[START OF DATA ROWS]
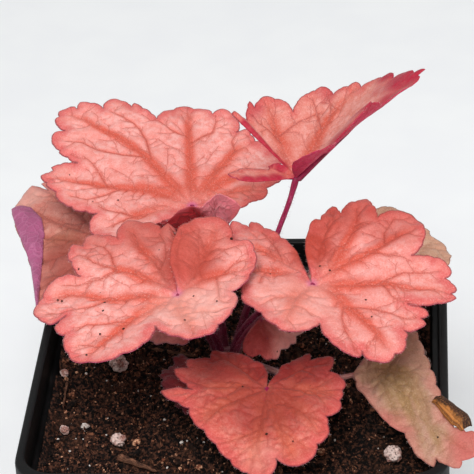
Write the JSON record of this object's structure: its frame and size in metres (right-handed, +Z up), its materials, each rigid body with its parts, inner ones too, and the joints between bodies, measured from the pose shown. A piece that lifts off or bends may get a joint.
[END OF DATA ROWS]
[START OF DATA ROWS]
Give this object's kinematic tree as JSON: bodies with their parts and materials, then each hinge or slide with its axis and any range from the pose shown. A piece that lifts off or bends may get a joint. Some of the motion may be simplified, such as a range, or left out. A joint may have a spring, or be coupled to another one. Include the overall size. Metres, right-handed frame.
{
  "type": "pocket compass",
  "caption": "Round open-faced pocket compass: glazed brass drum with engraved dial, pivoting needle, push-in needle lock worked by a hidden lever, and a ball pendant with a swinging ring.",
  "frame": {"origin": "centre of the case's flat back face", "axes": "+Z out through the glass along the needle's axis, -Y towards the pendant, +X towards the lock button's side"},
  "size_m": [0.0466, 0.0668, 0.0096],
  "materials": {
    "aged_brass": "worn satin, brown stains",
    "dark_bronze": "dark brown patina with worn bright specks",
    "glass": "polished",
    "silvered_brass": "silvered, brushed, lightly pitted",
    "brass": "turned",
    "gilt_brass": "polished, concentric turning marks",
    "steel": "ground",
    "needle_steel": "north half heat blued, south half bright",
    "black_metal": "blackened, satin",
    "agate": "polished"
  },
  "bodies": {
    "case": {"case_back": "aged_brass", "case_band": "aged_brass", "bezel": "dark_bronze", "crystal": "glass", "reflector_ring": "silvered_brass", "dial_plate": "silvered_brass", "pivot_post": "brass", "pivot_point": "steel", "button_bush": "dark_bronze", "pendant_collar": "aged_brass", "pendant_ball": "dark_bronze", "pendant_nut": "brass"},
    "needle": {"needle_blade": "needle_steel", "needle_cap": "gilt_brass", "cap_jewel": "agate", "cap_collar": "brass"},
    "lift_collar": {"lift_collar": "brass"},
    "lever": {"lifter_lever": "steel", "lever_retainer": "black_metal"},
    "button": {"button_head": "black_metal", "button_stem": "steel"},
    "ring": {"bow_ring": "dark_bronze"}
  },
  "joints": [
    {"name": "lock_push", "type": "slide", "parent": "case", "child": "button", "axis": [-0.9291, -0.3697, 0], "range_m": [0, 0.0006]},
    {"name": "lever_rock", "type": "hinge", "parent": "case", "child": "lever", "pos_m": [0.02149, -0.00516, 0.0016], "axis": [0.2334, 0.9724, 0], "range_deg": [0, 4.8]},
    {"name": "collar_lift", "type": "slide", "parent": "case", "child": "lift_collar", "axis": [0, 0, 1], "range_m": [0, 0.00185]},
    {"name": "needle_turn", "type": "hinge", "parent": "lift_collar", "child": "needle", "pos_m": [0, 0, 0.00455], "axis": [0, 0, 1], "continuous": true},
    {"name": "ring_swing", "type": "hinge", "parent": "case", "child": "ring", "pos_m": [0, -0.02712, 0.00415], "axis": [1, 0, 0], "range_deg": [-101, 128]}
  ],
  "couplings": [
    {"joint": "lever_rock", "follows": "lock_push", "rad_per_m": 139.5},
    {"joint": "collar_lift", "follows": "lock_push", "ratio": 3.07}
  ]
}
[END OF DATA ROWS]
[START OF DATA ROWS]
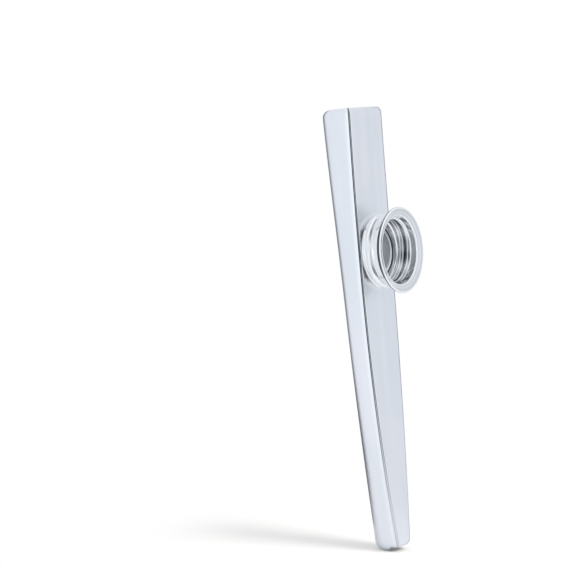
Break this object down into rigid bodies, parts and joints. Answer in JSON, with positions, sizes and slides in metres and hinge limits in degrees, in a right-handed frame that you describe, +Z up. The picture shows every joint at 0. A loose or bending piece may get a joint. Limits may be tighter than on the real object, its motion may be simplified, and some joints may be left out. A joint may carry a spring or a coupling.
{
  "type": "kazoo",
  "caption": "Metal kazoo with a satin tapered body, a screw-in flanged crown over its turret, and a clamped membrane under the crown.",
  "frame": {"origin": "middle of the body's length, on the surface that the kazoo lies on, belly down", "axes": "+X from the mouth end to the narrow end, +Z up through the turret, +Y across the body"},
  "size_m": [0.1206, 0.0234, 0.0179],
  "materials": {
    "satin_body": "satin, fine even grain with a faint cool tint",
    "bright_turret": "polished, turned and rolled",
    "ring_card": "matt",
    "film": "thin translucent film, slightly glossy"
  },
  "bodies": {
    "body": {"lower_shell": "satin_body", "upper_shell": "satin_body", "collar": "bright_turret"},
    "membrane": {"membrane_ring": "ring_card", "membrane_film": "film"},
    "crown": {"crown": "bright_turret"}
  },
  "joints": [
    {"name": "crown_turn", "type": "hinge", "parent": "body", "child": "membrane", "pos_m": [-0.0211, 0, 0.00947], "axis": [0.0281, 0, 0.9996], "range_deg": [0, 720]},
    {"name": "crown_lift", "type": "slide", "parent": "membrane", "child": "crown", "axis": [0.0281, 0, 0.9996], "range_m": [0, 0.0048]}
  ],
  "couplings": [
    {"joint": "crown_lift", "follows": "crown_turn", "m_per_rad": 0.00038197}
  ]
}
[END OF DATA ROWS]
- **THE TASK**:
Check each line of the records for the word "this" and extract those that contain it.

- **PROBLEM SOLUTION**:
Write the JSON record of this object's structure: its frame and size in metres (right-handed, +Z up), its materials, each rigid body with its parts, inner ones too, and the joints between bodies, measured from the pose shown. A piece that lifts off or bends may get a joint.
Give this object's kinematic tree as JSON: bodies with their parts and materials, then each hinge or slide with its axis and any range from the pose shown. A piece that lifts off or bends may get a joint. Some of the motion may be simplified, such as a range, or left out. A joint may have a spring, or be coupled to another one. Include the overall size. Metres, right-handed frame.
Break this object down into rigid bodies, parts and joints. Answer in JSON, with positions, sizes and slides in metres and hinge limits in degrees, in a right-handed frame that you describe, +Z up. The picture shows every joint at 0. A loose or bending piece may get a joint. Limits may be tighter than on the real object, its motion may be simplified, and some joints may be left out. A joint may carry a spring or a coupling.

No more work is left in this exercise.